- **Exercise details**
Repeat exactly the lines from the start through the line with "wasm.setup();", both ends included.

** Start of Data segment **

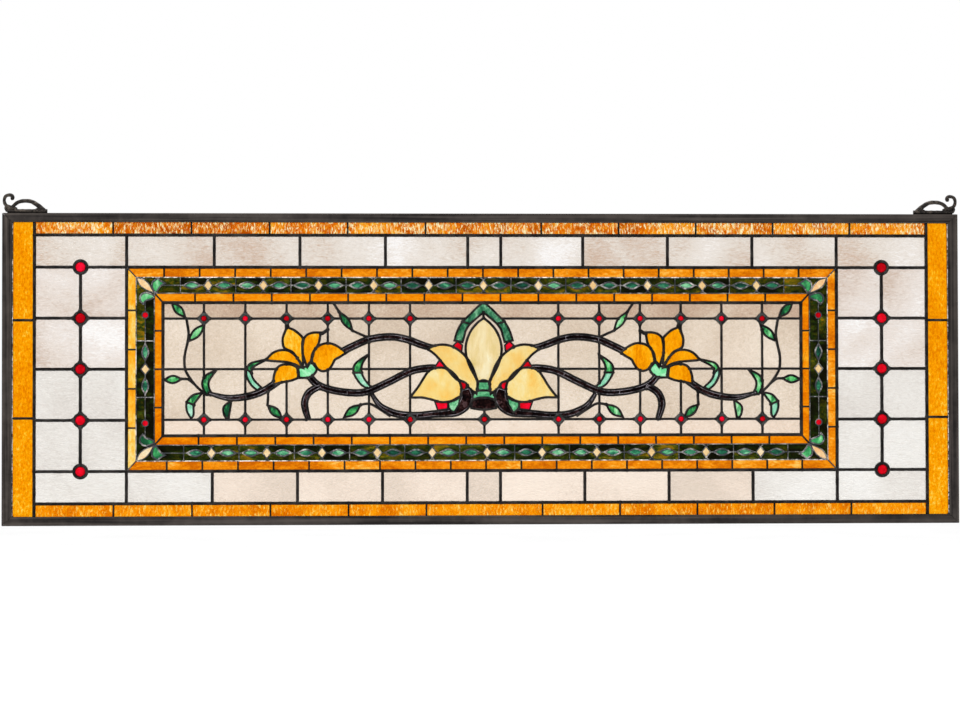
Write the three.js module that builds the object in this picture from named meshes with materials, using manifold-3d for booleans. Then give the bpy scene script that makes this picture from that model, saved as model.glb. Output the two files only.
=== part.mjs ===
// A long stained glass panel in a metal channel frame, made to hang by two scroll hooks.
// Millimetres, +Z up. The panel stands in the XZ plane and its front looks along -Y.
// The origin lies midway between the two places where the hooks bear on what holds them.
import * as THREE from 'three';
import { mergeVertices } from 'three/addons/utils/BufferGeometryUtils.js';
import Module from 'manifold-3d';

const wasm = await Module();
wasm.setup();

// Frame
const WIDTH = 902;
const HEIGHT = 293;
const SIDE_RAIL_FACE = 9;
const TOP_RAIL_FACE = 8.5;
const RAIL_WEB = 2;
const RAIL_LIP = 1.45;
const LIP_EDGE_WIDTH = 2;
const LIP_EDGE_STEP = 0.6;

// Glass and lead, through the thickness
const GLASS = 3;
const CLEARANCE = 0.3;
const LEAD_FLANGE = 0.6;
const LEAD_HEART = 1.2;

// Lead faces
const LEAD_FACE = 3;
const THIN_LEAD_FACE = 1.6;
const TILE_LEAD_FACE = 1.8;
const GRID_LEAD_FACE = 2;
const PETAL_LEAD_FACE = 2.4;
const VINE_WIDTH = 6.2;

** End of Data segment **

- **The answer**
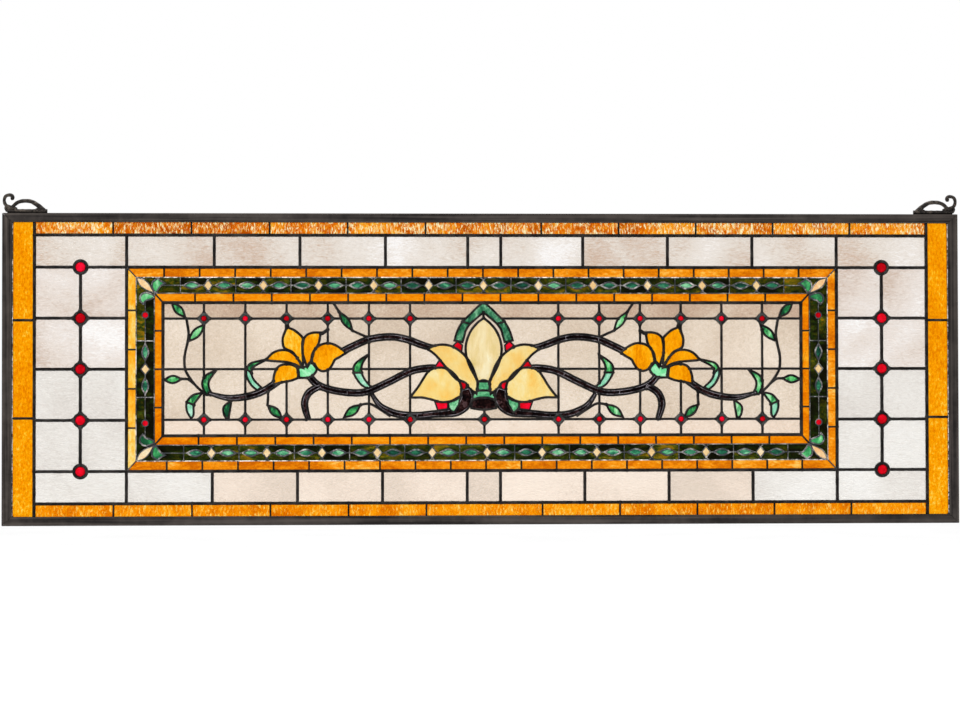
Write the three.js module that builds the object in this picture from named meshes with materials, using manifold-3d for booleans. Then give the bpy scene script that makes this picture from that model, saved as model.glb. Output the two files only.
=== part.mjs ===
// A long stained glass panel in a metal channel frame, made to hang by two scroll hooks.
// Millimetres, +Z up. The panel stands in the XZ plane and its front looks along -Y.
// The origin lies midway between the two places where the hooks bear on what holds them.
import * as THREE from 'three';
import { mergeVertices } from 'three/addons/utils/BufferGeometryUtils.js';
import Module from 'manifold-3d';

const wasm = await Module();
wasm.setup();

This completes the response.